Non capisco perché, in un paese dove si può condurre un programma televisivo per diecimila anni, si può essere direttore di giornale per cento anni, in un paese nel quale ci sono persone che stanno in parlamento da più tempo di quello che ci sono stato io, il problema di eliminare il gruppo dirigente del centro sinistra sia diventato il problema del rinnovamento del paese. A me sembra un po' esagerato.

Vogliamo gridare all'autogol? D'Alema dovrebbe rendersi conto di ciò che dice. Sia ben chiaro, se Matteo Renzi ha qualche speranza di divenire il candidato premier ufficiale del PD non è perché stia particolarmente simpatico, o in virtù di una palese efficienza comunicativa. E' solo ed esclusivamente perché un problema l'ha evidenziato. Che lo si chiami politburo (termine che in questi giorni piace assai), che si citi la variante nomenklatura (che pure è in voga), la sintesi è un problema gestionale e di classe dirigenziale del partito. Vale per tutti i partiti, ma il PD ne è una sineddoche, una parte per il tutto. Non è esente e, dunque, non è un po' esagerato.

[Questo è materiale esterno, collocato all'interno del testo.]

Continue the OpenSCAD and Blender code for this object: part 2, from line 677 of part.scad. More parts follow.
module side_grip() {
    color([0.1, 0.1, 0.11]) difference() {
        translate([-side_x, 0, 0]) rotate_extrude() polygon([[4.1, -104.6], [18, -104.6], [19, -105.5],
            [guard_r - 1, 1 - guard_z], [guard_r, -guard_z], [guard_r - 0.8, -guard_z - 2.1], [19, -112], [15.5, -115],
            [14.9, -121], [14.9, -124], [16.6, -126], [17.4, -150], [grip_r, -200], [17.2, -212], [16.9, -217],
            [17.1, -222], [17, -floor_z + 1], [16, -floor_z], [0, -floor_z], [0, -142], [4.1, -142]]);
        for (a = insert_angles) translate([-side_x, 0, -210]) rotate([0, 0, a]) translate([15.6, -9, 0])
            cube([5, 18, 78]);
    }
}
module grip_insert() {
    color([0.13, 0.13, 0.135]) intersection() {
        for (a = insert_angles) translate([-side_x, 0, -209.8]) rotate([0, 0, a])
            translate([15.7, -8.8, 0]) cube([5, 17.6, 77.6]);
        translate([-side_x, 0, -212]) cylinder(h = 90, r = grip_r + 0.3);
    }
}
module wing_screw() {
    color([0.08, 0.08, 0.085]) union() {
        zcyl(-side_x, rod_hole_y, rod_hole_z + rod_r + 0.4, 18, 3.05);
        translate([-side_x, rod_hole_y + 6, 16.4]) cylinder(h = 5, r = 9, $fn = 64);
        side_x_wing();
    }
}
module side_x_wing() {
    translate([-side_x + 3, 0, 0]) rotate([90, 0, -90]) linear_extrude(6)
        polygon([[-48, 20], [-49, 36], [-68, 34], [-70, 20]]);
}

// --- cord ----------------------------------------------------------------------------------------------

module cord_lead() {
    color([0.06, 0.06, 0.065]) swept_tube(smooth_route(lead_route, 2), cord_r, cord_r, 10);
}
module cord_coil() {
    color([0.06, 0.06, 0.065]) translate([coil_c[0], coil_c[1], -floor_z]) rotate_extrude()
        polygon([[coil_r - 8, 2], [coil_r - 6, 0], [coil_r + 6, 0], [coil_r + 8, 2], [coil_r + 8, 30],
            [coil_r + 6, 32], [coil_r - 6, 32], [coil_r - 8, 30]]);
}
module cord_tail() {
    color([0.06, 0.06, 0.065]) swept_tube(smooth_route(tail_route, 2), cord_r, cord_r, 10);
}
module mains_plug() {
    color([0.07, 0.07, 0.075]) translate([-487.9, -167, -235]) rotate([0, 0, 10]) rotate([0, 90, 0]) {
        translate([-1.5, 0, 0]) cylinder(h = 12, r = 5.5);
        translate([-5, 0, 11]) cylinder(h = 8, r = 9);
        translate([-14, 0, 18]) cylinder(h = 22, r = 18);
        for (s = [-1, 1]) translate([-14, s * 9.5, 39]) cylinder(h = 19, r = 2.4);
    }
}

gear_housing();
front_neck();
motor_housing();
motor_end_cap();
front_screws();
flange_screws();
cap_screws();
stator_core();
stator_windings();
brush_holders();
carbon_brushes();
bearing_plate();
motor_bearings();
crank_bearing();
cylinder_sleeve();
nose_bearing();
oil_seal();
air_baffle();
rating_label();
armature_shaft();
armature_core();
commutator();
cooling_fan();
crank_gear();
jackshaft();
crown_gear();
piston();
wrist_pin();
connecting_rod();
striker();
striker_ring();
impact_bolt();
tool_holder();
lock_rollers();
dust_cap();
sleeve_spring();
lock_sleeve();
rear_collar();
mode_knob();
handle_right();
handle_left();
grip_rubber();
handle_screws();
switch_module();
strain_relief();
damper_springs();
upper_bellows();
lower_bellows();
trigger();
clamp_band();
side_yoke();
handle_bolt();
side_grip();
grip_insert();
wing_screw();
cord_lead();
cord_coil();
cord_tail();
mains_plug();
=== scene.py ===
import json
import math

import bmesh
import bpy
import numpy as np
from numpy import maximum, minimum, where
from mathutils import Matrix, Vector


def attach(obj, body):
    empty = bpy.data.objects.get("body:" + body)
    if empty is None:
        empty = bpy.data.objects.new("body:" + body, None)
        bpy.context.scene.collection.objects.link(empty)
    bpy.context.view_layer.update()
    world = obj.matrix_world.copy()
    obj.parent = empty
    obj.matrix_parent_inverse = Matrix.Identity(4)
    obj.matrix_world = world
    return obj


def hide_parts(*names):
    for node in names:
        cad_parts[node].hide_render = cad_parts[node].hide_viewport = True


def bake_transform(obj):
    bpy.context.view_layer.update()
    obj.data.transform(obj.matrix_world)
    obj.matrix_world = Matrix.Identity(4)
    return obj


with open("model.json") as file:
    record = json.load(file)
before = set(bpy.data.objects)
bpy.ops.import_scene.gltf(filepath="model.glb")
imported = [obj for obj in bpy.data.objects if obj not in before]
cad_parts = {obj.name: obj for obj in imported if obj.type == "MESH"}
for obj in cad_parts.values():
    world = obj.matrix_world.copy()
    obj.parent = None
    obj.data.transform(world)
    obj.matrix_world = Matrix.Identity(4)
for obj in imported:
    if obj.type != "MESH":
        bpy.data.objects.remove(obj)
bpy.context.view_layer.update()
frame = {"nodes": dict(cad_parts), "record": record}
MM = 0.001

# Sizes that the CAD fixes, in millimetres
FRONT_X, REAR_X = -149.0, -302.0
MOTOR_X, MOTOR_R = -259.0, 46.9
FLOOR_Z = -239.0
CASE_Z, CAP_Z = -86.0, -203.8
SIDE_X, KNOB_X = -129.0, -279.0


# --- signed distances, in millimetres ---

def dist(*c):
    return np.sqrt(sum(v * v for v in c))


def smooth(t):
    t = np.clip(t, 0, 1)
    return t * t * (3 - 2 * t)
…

La traduzione dell'afflato di ribellione generazionale non è banalmente un dentro i giovani via i vecchi, o meglio non dovrebbe. E' bene che si afferri questa discriminante. Forse D'Alema è infastidito dalla definizione, turbato dal sentirsi attribuito di un'accezione che non gli garba, quella di persona agée. Ci teniamo a rassicurarlo di questo, poiché non si mette in dubbio che sarà capace di intendere e volere ancora per molti anni. Ad essere vecchia e superata, senza dirlo con troppi clamori, è proprio quella classe dirigenziale che lui definisce più giovane delle tante altre forme di gerontocrazia presenti in Italia.

Esiste un detto, un modo di dire, efficace per sua stessa essenza, sentenzia che chi si sente giovane dentro, non invecchia mai. Sarebbe giusto chiarire che l'aggettivo vecchio, attribuito all'attuale compagine parlamentare, non ha connotati anagrafici. Viene richiesto nel curriculum, molto banalmente, del sano entusiasmo, misto ad irrinunciabili competenze. E' ben evidente che in questo preciso momento storico, la classe dirigenziale del PD (e di tutti gli altri partiti, così D'Alema non s'offende) manca sicuramente della prima componente.

E' bene che Renzi maneggi con cura la questione rottamazione, incipit del suo manifesto politico e lama a doppio taglio. Il timore è che, in caso di sua vittoria, possa verificarsi una defenestrazione orizzontale, indiscriminata; diciamolo, forse sarebbe un errore.